Chemchart Enterprise, having been trained on tens of millions of journals articles, titles, and abstracts, utilizes natural language models to facilitate semantic queries.  Simply put, the models have learned associations between words, as well as the ability to identify chemicals in text.  When users enter a keyword, Chemchart Enterprise returns chemicals associated with this keyword.  As the models first learned associations between words, they are automatically able to process ‘new’ keywords and match to novel chemicals introduced into the database. 
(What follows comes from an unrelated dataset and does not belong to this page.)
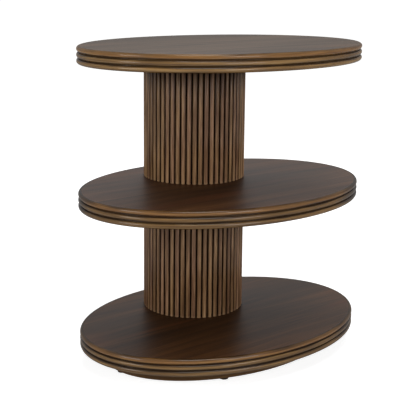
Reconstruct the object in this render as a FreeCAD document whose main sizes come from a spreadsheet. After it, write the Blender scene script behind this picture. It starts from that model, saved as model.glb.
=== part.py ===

Document extraction features

One of the greatest obstacles in enterprise chemical data management is the sheer amount of inaccessible data – specifically data that exists in unstructured documents.  Using the same natural language models, Chemchart Enterprise is able to identify chemicals in text. Each chemical reference is mapped to a structure within the central database and the location of each reference is logged --creating a supporting document index. Users can search for documents or chemicals using all of Chemchart Enterprise’s search functionalities. Chemchart Enterprise can also extract and log references from external data sources, including online sources.

"Collections" feature

One way to view Chemchart Enterprise’s semantic search is as an ontology, whereby users are able to search by any combination of keywords and classify the result as a unit.  In Chemchart Enterprise, these units are called CollectionsCollections allow users to quickly compare and analyze different chemistries

Collections can be created in a variety of ways. First and foremost, Collections can be created by manually entering identifiers (name, CAS, SMILES, or InChi) into the simple spreadsheet like web-app. Collections can also be created by saving the results of any search query.  Finally, Collections are automatically created when Chemchart Enterprise scans internal or external sources. 

Patent and regulatory monitoring

Organizations spend a lot of time and money assuring their company’s compliance with a variety of regulations.  Chemchart Enterprise can provide automatic alerts to changes in the regulatory landscape based on specific portfolios.  First, Chemchart Enterprise learns the organizational chemical space by processing ingredient and component lists.  Once the portfolio is known, Chemchart Enterprise can monitor external data sources for chemicals of interest.  Common data sources include patents and regulatory guidelines.

Chemical exploration

When exploring a new chemical space, it can be difficult to balance all the different criteria.  This can be especially true for the industry’s more rapidly changing landscape.  Chemchart Enterprise optimizes the exploration process through the tracking of these many factors.  Imagine a cosmetic company that is evaluating potential alternatives to a specific ingredient.  They begin the exploration by searching for chemicals that are structurally similar to the original ingredient.  Depending on the similarity threshold, the results may be quite numerous and so they need to refine the search. 

As this cosmetic company understands the value of perception, they also want to remove any chemicals associated with pesticides, as well as any expected carcinogens or water contaminants. The company is able to remove unwanted chemicals by excluding the relevant semantic searches. Next, there are a number of patents filed by competitors with chemicals that cannot be used. These documents are uploaded into Chemchart Enterprise, the patented chemicals identified, and relevant chemicals are then excluded from the search result.  This process can be repeated with federally regulated chemicals. In these ways, companies can combine multiple data sources and search queries to facilitate chemical exploration.

 

 

Chemchart Enterprise is an intuitive and flexible solution to chemical data management.  Providing a centralized database, Chemchart Enterprise consolidates internal and external data source into an easily navigable interface.  The combination of big data and machine learning means a robust solution capable of quickly extending into new chemistries.  The result is the unique ability to identify, monitor, analyze distinct chemical spaces in one centralized platform.